- [SET EXERCISE] Copy each line that has the string "manifold" somewhere in it.

-- Start DATASET --

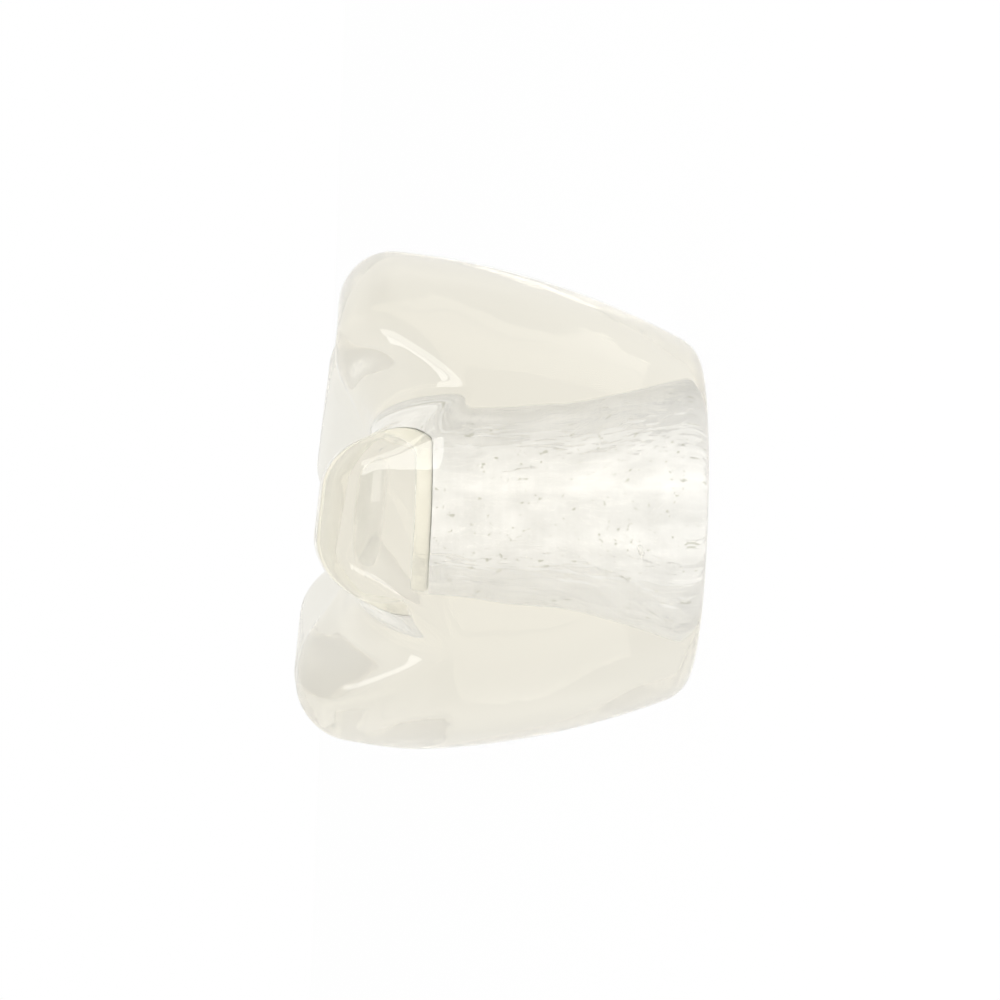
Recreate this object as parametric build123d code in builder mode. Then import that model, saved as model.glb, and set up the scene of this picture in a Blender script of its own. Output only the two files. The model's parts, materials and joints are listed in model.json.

-- End DATASET --
-- Start DATASET --

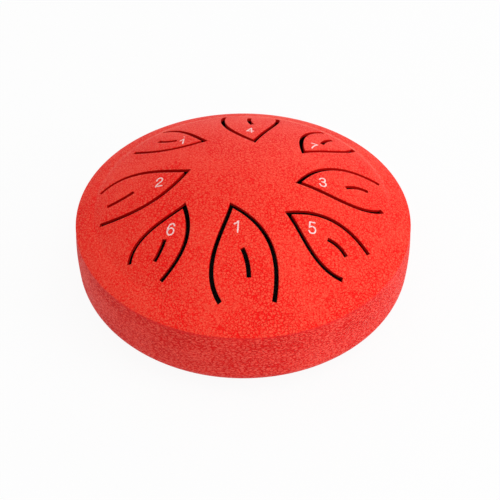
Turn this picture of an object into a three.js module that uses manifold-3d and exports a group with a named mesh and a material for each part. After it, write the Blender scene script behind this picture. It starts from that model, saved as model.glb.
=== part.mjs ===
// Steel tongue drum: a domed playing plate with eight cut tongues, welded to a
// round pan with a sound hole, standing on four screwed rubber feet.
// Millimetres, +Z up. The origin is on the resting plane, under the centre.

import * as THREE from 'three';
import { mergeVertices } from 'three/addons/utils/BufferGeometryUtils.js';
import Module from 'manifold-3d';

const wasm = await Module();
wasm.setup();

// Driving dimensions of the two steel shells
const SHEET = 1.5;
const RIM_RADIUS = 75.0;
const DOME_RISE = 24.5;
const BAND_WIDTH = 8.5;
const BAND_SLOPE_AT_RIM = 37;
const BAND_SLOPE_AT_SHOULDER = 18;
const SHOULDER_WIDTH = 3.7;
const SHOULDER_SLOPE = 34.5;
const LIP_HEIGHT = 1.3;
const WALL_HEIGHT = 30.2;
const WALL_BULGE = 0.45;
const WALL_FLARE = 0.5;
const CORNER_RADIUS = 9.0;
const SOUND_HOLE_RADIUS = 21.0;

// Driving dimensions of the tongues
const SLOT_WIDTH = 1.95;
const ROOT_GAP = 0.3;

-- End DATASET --
-- Start DATASET --

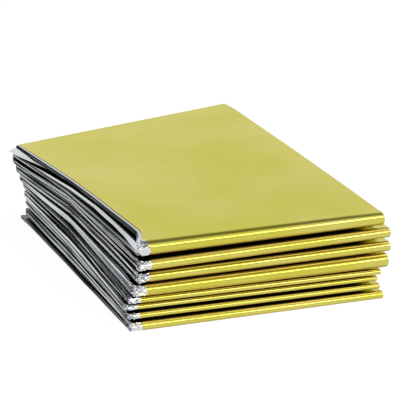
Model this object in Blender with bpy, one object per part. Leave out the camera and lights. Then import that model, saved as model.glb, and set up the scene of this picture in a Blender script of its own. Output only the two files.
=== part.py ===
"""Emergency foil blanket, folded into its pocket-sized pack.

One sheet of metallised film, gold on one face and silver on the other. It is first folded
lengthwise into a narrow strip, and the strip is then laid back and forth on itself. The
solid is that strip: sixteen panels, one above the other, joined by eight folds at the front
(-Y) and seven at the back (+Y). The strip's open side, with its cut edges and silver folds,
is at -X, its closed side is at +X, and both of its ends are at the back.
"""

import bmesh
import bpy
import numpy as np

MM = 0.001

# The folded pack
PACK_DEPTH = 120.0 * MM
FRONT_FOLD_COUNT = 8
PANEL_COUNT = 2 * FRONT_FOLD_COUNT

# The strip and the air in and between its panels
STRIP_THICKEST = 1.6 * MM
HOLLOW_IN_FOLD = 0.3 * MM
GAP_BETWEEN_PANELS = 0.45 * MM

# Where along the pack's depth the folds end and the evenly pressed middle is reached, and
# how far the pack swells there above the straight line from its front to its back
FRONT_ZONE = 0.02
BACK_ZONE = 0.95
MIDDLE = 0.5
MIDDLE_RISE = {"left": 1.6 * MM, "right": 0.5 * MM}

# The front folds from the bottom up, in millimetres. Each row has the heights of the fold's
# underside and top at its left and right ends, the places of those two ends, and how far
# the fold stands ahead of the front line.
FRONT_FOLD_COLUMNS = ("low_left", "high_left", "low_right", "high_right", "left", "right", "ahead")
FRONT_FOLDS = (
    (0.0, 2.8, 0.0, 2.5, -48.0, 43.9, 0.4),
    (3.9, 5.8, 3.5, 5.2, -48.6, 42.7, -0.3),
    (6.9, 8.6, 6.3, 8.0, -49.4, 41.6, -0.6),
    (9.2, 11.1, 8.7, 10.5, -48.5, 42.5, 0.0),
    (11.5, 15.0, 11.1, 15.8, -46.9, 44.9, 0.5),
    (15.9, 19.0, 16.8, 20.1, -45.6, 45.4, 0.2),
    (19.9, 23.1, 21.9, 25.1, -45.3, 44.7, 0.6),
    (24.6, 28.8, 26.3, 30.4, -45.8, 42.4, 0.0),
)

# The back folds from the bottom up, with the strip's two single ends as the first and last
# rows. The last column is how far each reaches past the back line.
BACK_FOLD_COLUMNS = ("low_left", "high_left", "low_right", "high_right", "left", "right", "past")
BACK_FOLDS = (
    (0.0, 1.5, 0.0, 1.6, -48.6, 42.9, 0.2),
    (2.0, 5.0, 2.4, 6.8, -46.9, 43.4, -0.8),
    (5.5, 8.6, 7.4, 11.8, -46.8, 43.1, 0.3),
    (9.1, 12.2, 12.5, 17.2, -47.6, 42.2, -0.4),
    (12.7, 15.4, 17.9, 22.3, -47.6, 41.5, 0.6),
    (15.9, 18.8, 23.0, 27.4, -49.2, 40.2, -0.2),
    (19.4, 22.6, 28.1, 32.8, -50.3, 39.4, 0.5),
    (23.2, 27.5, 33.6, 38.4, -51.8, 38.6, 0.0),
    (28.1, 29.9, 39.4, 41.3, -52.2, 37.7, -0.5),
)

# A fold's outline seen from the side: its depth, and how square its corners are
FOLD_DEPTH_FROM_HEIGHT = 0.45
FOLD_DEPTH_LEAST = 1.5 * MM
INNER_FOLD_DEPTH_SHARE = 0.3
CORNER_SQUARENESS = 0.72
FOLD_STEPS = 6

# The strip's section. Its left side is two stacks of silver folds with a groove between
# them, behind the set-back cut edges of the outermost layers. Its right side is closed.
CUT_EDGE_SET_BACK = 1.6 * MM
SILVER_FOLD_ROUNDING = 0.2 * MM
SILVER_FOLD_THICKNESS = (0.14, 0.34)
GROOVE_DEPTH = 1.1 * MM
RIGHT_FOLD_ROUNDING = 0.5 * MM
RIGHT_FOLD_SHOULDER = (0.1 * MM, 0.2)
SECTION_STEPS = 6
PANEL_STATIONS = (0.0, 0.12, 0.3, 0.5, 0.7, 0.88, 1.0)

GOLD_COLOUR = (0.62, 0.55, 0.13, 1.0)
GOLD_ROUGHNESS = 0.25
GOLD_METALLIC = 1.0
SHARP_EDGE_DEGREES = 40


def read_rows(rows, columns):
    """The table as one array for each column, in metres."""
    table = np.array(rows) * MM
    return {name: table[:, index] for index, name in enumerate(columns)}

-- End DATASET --

- [PROBLEM SOLUTION]
Turn this picture of an object into a three.js module that uses manifold-3d and exports a group with a named mesh and a material for each part. After it, write the Blender scene script behind this picture. It starts from that model, saved as model.glb.
import Module from 'manifold-3d';